Ah yes, remember those - both very nice 

Rover/MG tried that too....but wasn't the best! lol


----------



## Roy47

Mine is allsorts of colours

official colour is Topaz Gold

but it's anything from gold to grey to silver


----------



## Christian6984

Huw Pugh detailed a reno clio in nordic green, it is my favourite colour, it looks black in the shade, but looks green/turquoise in the sun.


----------



## Dan Clark

Very nice Roy and Christian 

Renault did another flip style colour too...Petrol Blue i think it was called. Very nice. Always wanted a 182 in that colour, but bought a trophy instead at the time


----------



## Stew

Does it have to be car paint?


My bike paint probably has the most flake I've ever seen. It's stunning!


----------



## Dan Clark

Stew said:


> Does it have to be car paint?
> 
> My bike paint probably has the most flake I've ever seen. It's stunning!


Post it up matey


----------



## Hair Bear

Ford Dark Aubergine - Black/Purple effect,

Saw an Escort Cossie in this colour once and it was jaw droppingly stunning.


----------



## JamesGarner

Hair Bear said:


> Ford Dark Aubergine - Black/Purple effect,
> 
> Saw an Escort Cossie in this colour once and it was jaw droppingly stunning.


i love that aswell
and the Nuvola blue/silver alfa paint


----------



## RenesisEvo

How on earth has no-one said TVR yet? I don't think I need to say anymore.


----------



## Dan Clark

Hair Bear said:


> Ford Dark Aubergine - Black/Purple effect,
> 
> Saw an Escort Cossie in this colour once and it was jaw droppingly stunning.

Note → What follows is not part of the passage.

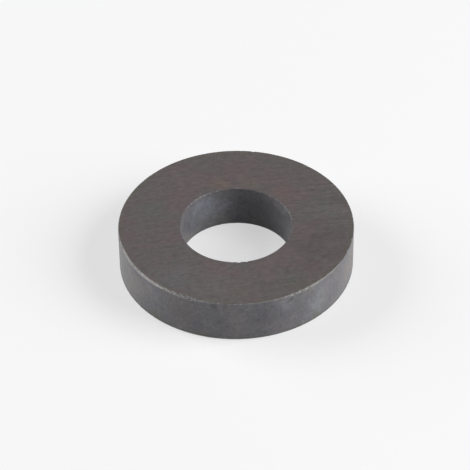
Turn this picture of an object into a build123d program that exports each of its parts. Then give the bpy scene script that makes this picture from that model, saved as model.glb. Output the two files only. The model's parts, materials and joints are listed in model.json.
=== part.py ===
from build123d import *
import os
from math import atan, cos, degrees, radians, sin, sqrt

# A ring magnet of hard ferrite: one piece, pressed in a die, sintered, and then ground flat
# and parallel on its two faces. The outer wall and the bore keep the skin of the kiln.
# Millimetres and degrees. The origin is the centre of the lower face, and +Z is the axis.

# ---- The ring ----
OUTER_DIAMETER = 45.4
BORE_DIAMETER = 21.6
THICKNESS = 9.0
SINTERED_DENSITY = 4.9e-3  # grams per cubic millimetre, for a hard ferrite

# ---- The bevels ----
# The die presses a 45 degree bevel on every edge, and grinding takes most of it away. A LEG
# is the bevel's mean width, measured along the face or the wall. The upper face was ground a
# little out of parallel with its bevels, so they are wider on one side: SWING is how much
# wider, and WIDE_AT is the direction of that side, from +X towards +Y.
OUTER_TOP_LEG = 0.19
OUTER_TOP_SWING = 0.12
OUTER_TOP_WIDE_AT = -160.0
BORE_TOP_LEG = 0.06
BORE_TOP_SWING = 0.03
BORE_TOP_WIDE_AT = 125.0
OUTER_BOTTOM_LEG = 0.20
BORE_BOTTOM_LEG = 0.24

# ---- The chips ----
# Ferrite is brittle and chips along its edges. Each chip is a scoop: the direction of its
# middle, its length along the edge, and its depth below the bevel.
OUTER_TOP_CHIPS = [
    (-172.0, 0.55, 0.08),
    (-149.0, 0.60, 0.09),
    (-118.0, 0.70, 0.12),
    (-115.0, 0.95, 0.18),
    (-112.3, 0.75, 0.15),
    (-110.3, 0.60, 0.13),
    (-107.0, 0.80, 0.14),
    (-88.0, 0.45, 0.07),
    (-65.5, 0.60, 0.13),
    (-58.0, 0.70, 0.15),
    (-44.0, 0.50, 0.09),
    (-21.0, 0.55, 0.08),
    (81.0, 0.85, 0.16),
]
BORE_TOP_CHIPS = [
    (134.0, 0.80, 0.14),
    (127.0, 0.65, 0.12),
    (122.0, 0.60, 0.11),
    (58.0, 0.40, 0.08),
    (47.0, 0.50, 0.09),
    (33.0, 0.45, 0.09),
    (27.0, 0.40, 0.08),
    (15.0, 0.45, 0.08),
    (-79.5, 0.65, 0.13),
    (-87.0, 0.90, 0.18),
]

# How far a bevel's cutter reaches past the ring, to leave no skin behind
CUTTER_MARGIN = 1.0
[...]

yep that is an awesome colour. Saw one at the rally show at combe a couple of years ago dipping wet look...sweet!


----------



## Dan Clark

RenesisEvo said:


> How on earth has no-one said TVR yet? I don't think I need to say anymore.


This is true!!

Every colour too!! :thumb:


----------



## Stew

It pops even more now.

Actually, that picture is really poor. I'll have to take some more!

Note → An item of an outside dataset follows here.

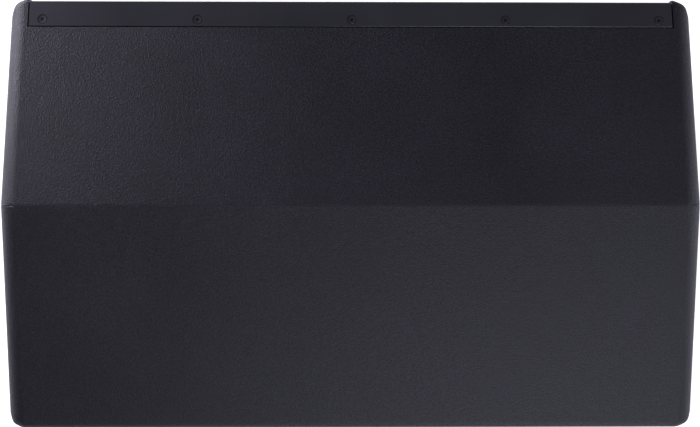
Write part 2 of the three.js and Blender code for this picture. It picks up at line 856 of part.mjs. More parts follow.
const hornGroup = new THREE.Group();
hornGroup.position.set(0, yBaffle, zMiddle);
place(hornGroup, "waveguide", waveguide(), mouldedPlastic);
place(hornGroup, "hf_front_plate", hfFrontPlate(), zincSteel);
place(hornGroup, "hf_magnet", hfMagnet(), ferrite);
place(hornGroup, "hf_diaphragm", hfDiaphragm(), anodised);
place(hornGroup, "hf_cover", hfCover(), mouldedPlastic);
for (const [side, suffix] of [[-1, "left"], [1, "right"]]) {
  const duct = place(hornGroup, `port_duct_${suffix}`, portDuct(), mouldedPlastic);
  duct.position.x = side * portX;
}
speaker.add(hornGroup);

// ---------------------------------------------------------------- side hardware

// Where each rigging plate's pocket sits on a side, as its middle and half of its height.
const pockets = {
  front: { y: yBaffleBack + pocketStandoff + pocketWidth / 2, half: zMiddle - plateMargin - plateRim },
  rear: { y: yRearBoardFront - pocketStandoff - pocketWidth / 2, half: 0 },
};
pockets.rear.half = outerHeightAt(pockets.rear.y + pocketWidth / 2 + plateRim)
  - plateMargin - plateRim;
const dishY = (pockets.front.y + pockets.rear.y) / 2;

// Each solid here is drawn for the right-hand side, with x measured outwards from the middle.
const sideFace = halfWidth;

function sidePanel() {
  const panel = outerForm.intersect(
    block([innerHalf, yFront - 1, -1], [halfWidth + 1, yRear + 1, cabinetHeight + 1]),
  );
  const tools = [];
  for (const { y, half } of Object.values(pockets)) {
    const sheet = rectangle(y, zMiddle, pocketWidth + 2 * (plateRim + gap), 2 * (half + plateRim + gap));
    tools.push(prism("x", roundedShape(sheet, 6), sideFace - plateSheet - gap, sideFace + 1));
    const cup = rectangle(y, zMiddle, pocketWidth + 2 * (plateSheet + gap), 2 * (half + plateSheet + gap));
    tools.push(prism("x", roundedShape(cup, 6), innerHalf - 1, sideFace));
  }
  const rim = rectangle(
    dishY, zMiddle, dishWidth + 2 * (dishRim + gap), dishHeight + 2 * (dishRim + gap));
  tools.push(prism("x", roundedShape(rim, 14), sideFace - dishWall - gap, sideFace + 1));
  const dish = rectangle(
    dishY, zMiddle, dishWidth + 2 * (dishWall + gap), dishHeight + 2 * (dishWall + gap));
  tools.push(prism("x", roundedShape(dish, 10), innerHalf - 1, sideFace));
  return cutBy(panel, ...tools);
}

// A flush steel plate with a deep pocket, and a bossed bore for a pin above and below its middle.
function riggingPlate({ y, half }) {
  const sheet = rectangle(y, zMiddle, pocketWidth + 2 * plateRim, 2 * (half + plateRim));
  const cup = rectangle(y, zMiddle, pocketWidth + 2 * plateSheet, 2 * (half + plateSheet));
  const hollow = rectangle(y, zMiddle, pocketWidth, 2 * half);
  const floor = sideFace - pocketDepth;
  const face = prism("x", roundedShape(sheet, 6), sideFace - plateSheet, sideFace);
  const shell = prism("x", roundedShape(cup, 6), floor - plateSheet, sideFace - plateSheet / 2);
  const bosses = [];
  const tools = [prism("x", roundedShape(hollow, 4), floor, sideFace + 1)];
  for (const way of [-1, 1]) {
    const z = zMiddle + way * (half - pinInset);
    const end = floor - plateSheet - bossLength;
    bosses.push(rod(bossRadius, [end, y, z], [floor - plateSheet / 2, y, z], 12));
    tools.push(rod(pinRadius + gap, [end - 1, y, z], [floor + 1, y, z], 12));
  }
  return cutBy(joined(face, shell, ...bosses), ...tools);
}

// A quick-release pin with a button in its head, in the upper bore of a pocket.
function riggingPin({ y, half }) {
  const z = zMiddle + half - pinInset;
  const floor = sideFace - pocketDepth;
  const head = floor + gap;
  const tip = floor - plateSheet - bossLength - pinOverhang;
  const cap = head + pinHeadLength;
  return joined(
    rod(pinRadius, [tip, y, z], [head + 1, y, z], 12),
    rod(pinHeadRadius, [head, y, z], [cap, y, z]),
    rod(pinButtonRadius, [cap - 1, y, z], [cap + pinButtonLength, y, z], 12),
  );
}

// A moulded dish let into the side, with a rim that lies flush with its face.
function handleDish() {
  const rim = rectangle(dishY, zMiddle, dishWidth + 2 * dishRim, dishHeight + 2 * dishRim);
  const outer = rectangle(dishY, zMiddle, dishWidth + 2 * dishWall, dishHeight + 2 * dishWall);
  const inner = rectangle(dishY, zMiddle, dishWidth, dishHeight);
  const pivotZ = zMiddle + dishHeight / 2 - bailPivotDrop;
  const reach = dishWidth / 2 + dishWall + 1;
  const x = sideFace - bailInset;
  return cutBy(
    joined(
      prism("x", roundedShape(rim, 14), sideFace - dishWall, sideFace),
      prism("x", roundedShape(outer, 10), sideFace - dishDepth - dishWall, sideFace - dishWall / 2),
    ),
    prism("x", roundedShape(inner, 8), sideFace - dishDepth, sideFace + 1),
    rod(pivotRadius + gap, [x, dishY - reach, pivotZ], [x, dishY + reach, pivotZ], 12),
  );
}

// The folding handle: two arms, a round grip, and a stub pivot at the head of each arm.
function handleBail() {
  const pivotZ = zMiddle + dishHeight / 2 - bailPivotDrop;
  const gripZ = pivotZ - bailReach;
  const x = sideFace - bailInset;
  const stub = (dishWidth - bailSpan) / 2 + dishWall; // as far as the outside of the dish
  const pieces = [
    rod(gripRadius, [x, dishY - bailSpan / 2, gripZ], [x, dishY + bailSpan / 2, gripZ], 12),
  ];
  for (const way of [-1, 1]) {
    const outer = dishY + (way * bailSpan) / 2;
    const inner = outer - way * bailThickness;
    const [low, high] = [outer, inner].sort((a, b) => a - b);
    pieces.push(
      block([x - bailWidth / 2, low, gripZ], [x + bailWidth / 2, high, pivotZ + bailWidth / 2]),
      rod(pivotRadius, [x, inner, pivotZ], [x, outer + way * stub, pivotZ], 12),
    );
  }
  return joined(...pieces);
}

for (const [side, suffix] of [[-1, "left"], [1, "right"]]) {
  const across = (solid) => (side > 0 ? solid : mirrored(solid));
  place(speaker, `side_panel_${suffix}`, across(sidePanel()), texturedPaint);
  for (const [where, pocket] of Object.entries(pockets)) {
    place(speaker, `rigging_plate_${where}_${suffix}`, across(riggingPlate(pocket)), coatedSteel);
    place(speaker, `rigging_pin_${where}_${suffix}`, across(riggingPin(pocket)), zincSteel);
  }
  place(speaker, `handle_dish_${suffix}`, across(handleDish()), mouldedPlastic);
  place(speaker, `handle_bail_${suffix}`, across(handleBail()), castMetal);
}

// ---------------------------------------------------------------- rear panel

const panelFront = yRearBoard + gap; // the face that lies on the rear board
const panelBack = panelFront + panelSheet; // the face that is seen

function rearPanel() {
  const sheet = roundedShape(rectangle(zMiddle, 0, panelHeight, panelWidth), 4);
  const openings = [];
  for (const [x, z] of socketPlaces) {
    openings.push(
      rod(socketBarrelRadius + gap, [x, panelFront - 1, z], [x, panelBack + 1, z]));
  }
  openings.push(
    rod(knobShaftRadius + gap, [knobX, panelFront - 1, knobZ], [knobX, panelBack + 1, knobZ], 12),
    block(
      [rockerX - rockerWidth / 2 - gap, panelFront - 1, rockerZ - rockerHeight / 2 - gap],
      [rockerX + rockerWidth / 2 + gap, panelBack + 1, rockerZ + rockerHeight / 2 + gap],
    ),
  );
  return cutBy(prism("y", sheet, panelFront, panelBack), ...openings);
}

// The extruded heatsink, with upright fins.
function heatsink() {
  const y = panelBack + gap;
  const low = zMiddle - heatsinkHeight / 2;
  const high = zMiddle + heatsinkHeight / 2;
  const shape = new THREE.Shape();
  shape.moveTo(-heatsinkWidth / 2, y);
  shape.lineTo(heatsinkWidth / 2, y);
  const pitch = (heatsinkWidth - finThickness) / (finCount - 1);
  for (let i = finCount - 1; i >= 0; i--) {
    const x = -heatsinkWidth / 2 + pitch * i;
    if (i < finCount - 1) shape.lineTo(x + finThickness, y + heatsinkBase);
    shape.lineTo(x + finThickness, y + heatsinkBase + finHeight);
    shape.lineTo(x, y + heatsinkBase + finHeight);
    if (i > 0) shape.lineTo(x, y + heatsinkBase);
  }
  shape.closePath();
  const geometry = new THREE.ExtrudeGeometry(shape, { depth: high - low, bevelEnabled: false });
  geometry.translate(0, 0, low);
  return solidOf(geometry);
}

// A chassis socket: a flange on the panel and a barrel behind it, bored from outside.
function chassisSocket(boreRadius, barrelRadius) {
  const flange = roundedShape(rectangle(0, 0, socketFlangeHeight, socketFlangeWidth), 2.5);
  return cutBy(
    joined(
      prism("y", flange, panelBack + gap, panelBack + gap + socketFlange),
      rod(barrelRadius, [0, panelBack + gap + socketFlange / 2, 0],
        [0, panelBack + gap + socketFlange - socketDepth, 0]),
    ),
    rod(boreRadius, [0, panelBack + 5, 0],
      [0, panelBack + gap + socketFlange - socketBoreDepth, 0]),
  );
}

// The rotary level control: a fluted knob on a shaft through the panel.
function levelKnob() {
  return turned([
    [0, panelFront - 8],
    [knobShaftRadius, panelFront - 8],
    [knobShaftRadius, panelBack + 1],
    [knobRadius, panelBack + 1],
    [knobRadius - 1, panelBack + 1 + knobLength],
    [0, panelBack + 1 + knobLength],
  ], 16);
}

// A rocker switch's cap, drawn about the middle of its opening.
function rockerCap() {
  const shape = new THREE.Shape();
  const half = rockerHeight / 2 - 0.5;
  const rise = half * Math.tan(rockerTilt);
  shape.moveTo(panelFront - 6, -half + 2);
  shape.lineTo(panelFront - 6, half - 2);
  shape.lineTo(panelBack + 2, half);
  shape.lineTo(panelBack + 2 + rise / 2, half);
  shape.lineTo(panelBack + 2, 0);
  shape.lineTo(panelBack + 2 + rise / 2, -half);
  shape.lineTo(panelBack + 2, -half);
  shape.closePath();
  return prism("x", shape, -rockerWidth / 2 + 0.5, rockerWidth / 2 - 0.5);
}

// The amplifier's circuit board, standing off behind the panel.
function amplifierBoard() {
  const y = panelFront - standoffLength;
  const board = block(
    [-boardWidth / 2, y - boardSheet, -boardHeight / 2],
    [boardWidth / 2, y, boardHeight / 2],
  );
  const pieces = [board];
  for (const x of [-1, 1]) {
    for (const z of [-1, 1]) {
      const at = [x * (heatsinkWidth / 2 - standoffInset), z * (boardHeight / 2 - standoffInset)];
      pieces.push(
        rod(4, [at[0], y - boardSheet / 2, at[1]], [at[0], panelFront - gap, at[1]], 8));
    }
  }
  const chokes = [
    block([-150, y - 32, -30], [-90, y - boardSheet / 2, 30]),
    block([-70, y - 26, -34], [-10, y - boardSheet / 2, 34]),
    block([20, y - 32, -25], [70, y - boardSheet / 2, 25]),
  ];
  return joined(...pieces, ...chokes);
}

place(speaker, "rear_panel", rearPanel(), coatedSteel);
place(speaker, "heatsink", heatsink(), anodised);
const amplifier = place(speaker, "amplifier_board", amplifierBoard(), circuitGreen);
amplifier.position.z = zMiddle;
const sockets = [
  ["signal_input", signalBoreRadius, castMetal],
  ["signal_output", signalBoreRadius, castMetal],
  ["mains_inlet", mainsBoreRadius, mouldedPlastic],
];
sockets.forEach(([name, boreRadius, material], i) => {
  const [x, z] = socketPlaces[i];
  const socket = place(speaker, name, chassisSocket(boreRadius, socketBarrelRadius), material);
  socket.position.set(x, 0, z);
});
place(speaker, "level_knob", levelKnob(), mouldedPlastic).position.set(knobX, 0, knobZ);
place(speaker, "power_rocker", rockerCap(), mouldedPlastic).position.set(rockerX, 0, rockerZ);

export default speaker;
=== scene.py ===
import math

import bmesh
import bpy
from mathutils import Matrix, Vector


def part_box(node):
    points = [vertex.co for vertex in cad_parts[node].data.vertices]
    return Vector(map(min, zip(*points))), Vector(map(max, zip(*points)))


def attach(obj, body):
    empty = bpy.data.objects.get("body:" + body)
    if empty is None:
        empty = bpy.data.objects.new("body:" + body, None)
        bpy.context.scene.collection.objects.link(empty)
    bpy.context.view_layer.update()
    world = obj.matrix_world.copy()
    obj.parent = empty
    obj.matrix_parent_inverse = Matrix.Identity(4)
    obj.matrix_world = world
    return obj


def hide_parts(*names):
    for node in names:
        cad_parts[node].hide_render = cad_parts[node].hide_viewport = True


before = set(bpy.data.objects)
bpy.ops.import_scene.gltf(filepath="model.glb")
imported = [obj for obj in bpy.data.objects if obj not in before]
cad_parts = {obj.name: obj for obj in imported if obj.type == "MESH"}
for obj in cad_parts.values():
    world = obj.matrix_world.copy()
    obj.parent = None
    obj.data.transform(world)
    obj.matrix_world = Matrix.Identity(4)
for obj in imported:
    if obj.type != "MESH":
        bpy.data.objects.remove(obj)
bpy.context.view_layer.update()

# ---------------------------------------------------------------- cabinet shell
# The top, bottom and side boards are plywood, glued and filled, and then sprayed as one body with
# a thick black coating that dries to a fine leathery texture. So they show as one skin: a sleeve
# that is open at the front and the rear, with recesses let into its sides.

side_low, side_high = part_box("side_panel_right")
half_width = side_high[0]
inner_half = side_low[0]
board = half_width - inner_half
front, rear = side_low[1], side_high[1]
height = side_high[2]
middle = height / 2
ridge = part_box("top_front_board")[1][1]
taper = math.radians(15)
side_roundover = 0.017
end_roundover = 0.005
ridge_softening = 0.0016


def prism(corners, low, high):
    """A closed block with this outline in Y and Z, from x = low to x = high."""
    shape = bmesh.new()
    face = shape.faces.new([shape.verts.new((low, y, z)) for y, z in corners])
    grown = bmesh.ops.extrude_face_region(shape, geom=[face])
    moved = [v for v in grown["geom"] if isinstance(v, bmesh.types.BMVert)]
    bmesh.ops.translate(shape, verts=moved, vec=(high - low, 0, 0))
    bmesh.ops.recalc_face_normals(shape, faces=shape.faces)
    return shape


def slab(low, high, axis, corner, edge=0.0, steps=5):
    """A block with its four edges along an axis rounded, and its rims eased by a small bevel."""
    low, high = Vector(low), Vector(high)
    shape = bmesh.new()
    place = Matrix.Translation((low + high) / 2) @ Matrix.Diagonal((*(high - low), 1))
    bmesh.ops.create_cube(shape, size=1, matrix=place)
    others = [i for i in range(3) if i != axis]
    for rounding, chosen, segments in ((corner, True, steps), (edge, False, 2)):
        if rounding == 0:
            continue
        edges = []
        for e in shape.edges:
            run = e.verts[0].co - e.verts[1].co
            along = all(abs(run[i]) < 1e-6 for i in others)
            across = abs(run[axis]) < 1e-6
            if along if chosen else across:
                edges.append(e)
        bmesh.ops.bevel(
            shape, geom=edges, offset=rounding, offset_type="OFFSET", segments=segments,
            profile=0.5, affect="EDGES", material=-1, clamp_overlap=True)
    return shape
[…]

I love a lot of the TVR colours. Spectraflair or some of the flip paints!


----------



## Christian6984

The flake on that bike is awesome, and yeah TVR and that special MG colour is cool too, here is reno's petrol blue


----------



## robrobc

this is our XK8 in Ultraviolet Blue Metallic









Cheers


----------



## Aero

Something a bit different, love or hate Glacier Blue


----------



## Aero

I forgot the Volvo which is Scarab Green Pearl


----------



## rfmatt

Stew said:


> It pops even more now.
> 
> Actually, that picture is really poor. I'll have to take some more!
> 
> I love a lot of the TVR colours. Spectraflair or some of the flip paints!

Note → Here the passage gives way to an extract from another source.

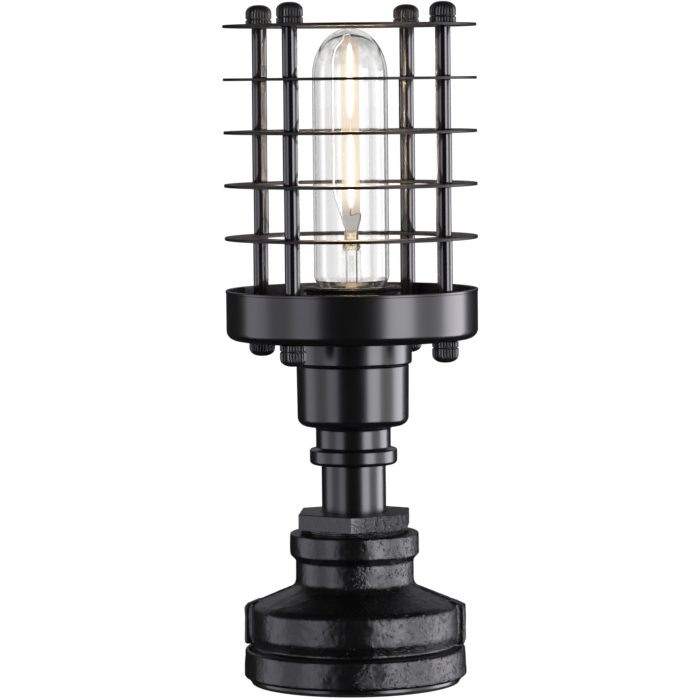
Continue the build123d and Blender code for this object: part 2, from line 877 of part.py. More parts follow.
parts = {
    "base_pad": base_pad(),
    "base_plate": base_plate(),
    "plate_screws": plate_screws(),
    "reducer_base": reducer_base(),
    "cord_grommet": cord_grommet(),
    "hex_bushing": hex_bushing(),
    "stem_pipe": stem_pipe(),
    "socket_cup": socket_cup(),
    "cup_collar": cup_collar(),
    "pan": pan(),
    "holder_nipple": holder_nipple(),
    "nipple_nuts": nipple_nuts(),
    "holder_cap": holder_cap(),
    "holder_insert": holder_insert(),
    "terminal_screws": terminal_screws(),
    "centre_contact": centre_contact(),
    "screw_shell": screw_shell(),
    "holder_skirt": holder_skirt(),
    "shade_ring": shade_ring(),
    "bulb_tip": bulb_tip(),
    "bulb_insulator": bulb_insulator(),
    "bulb_cap": bulb_cap(),
    "bulb_driver": bulb_driver(),
    "bulb_glass": bulb_glass(),
    "bulb_stem": bulb_stem(),
    "support_wire": support_wire(),
    "lead_wire": lead_wire(),
    "light_stick_upper": light_stick(upper_stick_z),
    "light_stick_lower": light_stick(lower_stick_z),
    "stick_link": stick_link(),
    "terminal_block": terminal_block(),
    "block_screws": block_screws(),
    "lead_right": inner_lead(1),
    "lead_left": inner_lead(-1),
}
for number in range(1, ring_count + 1):
    parts[f"cage_ring_{number}"] = cage_ring(number)
    parts[f"spacer_tubes_{number}"] = spacer_tubes(number)
for corner, angle in corner_angles.items():
    parts[f"tie_rod_{corner}"] = tie_rod(angle)
    seat = Rot(Z=angle) * Pos(rod_circle, 0, 0)
    parts[f"top_nut_{corner}"] = seat * Pos(0, 0, cage_top_z) * cap_nut()
    parts[f"bottom_nut_{corner}"] = seat * Pos(0, 0, pan_z) * Rot(X=180) * cap_nut()

os.makedirs("parts", exist_ok=True)
for name, shape in parts.items():
    if isinstance(shape, list):
        shape = Compound(children=shape)
    export_step(shape, f"parts/{name}.step")
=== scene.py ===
import json
import math

import bmesh
import bpy
import numpy as np
from mathutils import Matrix, Vector, noise


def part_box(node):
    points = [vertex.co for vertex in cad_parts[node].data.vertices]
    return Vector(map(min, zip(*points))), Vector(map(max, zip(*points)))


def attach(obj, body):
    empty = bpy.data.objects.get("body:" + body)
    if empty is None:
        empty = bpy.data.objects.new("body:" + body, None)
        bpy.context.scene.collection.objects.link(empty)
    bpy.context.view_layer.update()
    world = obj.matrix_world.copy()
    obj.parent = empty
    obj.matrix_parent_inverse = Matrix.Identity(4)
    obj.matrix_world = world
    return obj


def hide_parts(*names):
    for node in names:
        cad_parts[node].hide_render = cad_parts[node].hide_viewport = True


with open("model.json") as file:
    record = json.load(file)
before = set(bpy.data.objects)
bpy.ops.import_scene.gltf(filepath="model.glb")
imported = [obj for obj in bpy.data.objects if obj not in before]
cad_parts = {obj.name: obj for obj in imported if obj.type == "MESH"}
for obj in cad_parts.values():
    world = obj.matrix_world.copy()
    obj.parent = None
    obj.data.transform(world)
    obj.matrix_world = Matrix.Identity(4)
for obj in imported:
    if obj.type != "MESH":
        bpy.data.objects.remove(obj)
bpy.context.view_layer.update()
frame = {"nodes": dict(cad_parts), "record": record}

# Sizes in this file are millimetres, and meshes are made in metres.
MM = 0.001

# Angle in degrees over which an edge between faces stays sharp
CREASE = 32.0

# The photograph's camera
CAMERA_AZIMUTH = -12.7
CAMERA_DISTANCE = 1.578
CAMERA_HEIGHT = 0.2530
CAMERA_TILT = 4.12
CAMERA_YAW = 0.038
CAMERA_ROLL = -0.58
LENS = 194.9
SENSOR = 36.0
CLIP_NEAR, CLIP_FAR = 0.05, 50

# Softboxes: azimuth from the camera, + to the picture's right, and half width, both in degrees,
# then top in metres, radiance and tint
SOFTBOXES = {
    "softbox_right_front": (44, 14, 0.8, 5.7, (0.95, 0.93, 1.0)),
    "softbox_right_rear": (107, 16, 0.45, 4.9, (0.95, 0.93, 1.0)),
    "softbox_right_side": (75, 15, 0.45, 1.3, (0.95, 0.93, 1.0)),
    "softbox_left_front": (-43, 12, 0.9, 1.9, (0.90, 0.87, 1.0)),
    "softbox_left_side": (-68, 13, 0.45, 0.8, (0.90, 0.87, 1.0)),
    "softbox_left_rear": (-97, 15, 0.45, 1.6, (0.90, 0.87, 1.0)),
}
SOFTBOX_DISTANCE, SOFTBOX_LOW = 2.2, -0.8

# Room and floor
ROOM_GLOSS, ROOM_FILL, ROOM_WHITE = 0.024, 0.30, 1.1
BACKDROP_WAY, BACKDROP_SPAN = (0.22, 0.976, 0.0), (0.35, 0.75)
BACKDROP_FOOT, BACKDROP_TOP = (0.10, 0.28), (0.38, 0.66)
BACKDROP_GLOSS, BACKDROP_TINT = 0.36, (0.93, 0.91, 1)
FLOOR_SIDE, FLOOR_WHITE, FLOOR_SEEN = 30.0, 1.17, 0.86

# Finishes: each one's darker and lighter colour
SATIN_BLACK = (0.004, 0.004, 0.0046), (0.0065, 0.0065, 0.007)
RING_BLACK = (0.004, 0.004, 0.0046), (0.0075, 0.0075, 0.008)
GLOSS_BLACK = (0.005, 0.005, 0.0055), (0.009, 0.009, 0.0095)
KNURL_BLACK = (0.008, 0.008, 0.0085), (0.020, 0.020, 0.0205)
CASTING_BLACK = (0.0018, 0.0018, 0.002), (0.0045, 0.0044, 0.0045)
BUSHING_BLACK = (0.006, 0.006, 0.0064), (0.012, 0.012, 0.012)
SKIRT_BLACK = (0.010, 0.0095, 0.009), (0.02, 0.018, 0.017)
FELT_BLACK = (0.012, 0.012, 0.012), (0.03, 0.03, 0.03)
FLOOR_GREY = (0.80, 0.80, 0.80), (0.82, 0.82, 0.82)
SANDY_WAY, SANDY_LOW, SANDY_HIGH = (0.976, -0.22, 0.0), -22, 34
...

Damn beat me too it, the black as I saw the pther day on a Z1000 had the biggest flake pop I've ever seen, had to take a second look as it hit me as I walked past one outside one of my customers this week!


----------



## npinks

Saw this the other day at my Local Land Rover Dealer

Range Rover Sports in a One Off Autobiography Lamborghini Orange


----------



## sixpot

Timmo said:


> liquid yellow is a lovely colour!
> but oem paints for me are the two Chormaflair versions nissan did, First to the Micra and then to the limited edition Primera Gt
> found here, primera - http://www.car-vs-car.de/gal/Nis8483.html
> 
> micra - http://cambridge.gumtree.com/cambridge/55/28634555.html
> 
> Both look Truely Stunning when fully cleaned!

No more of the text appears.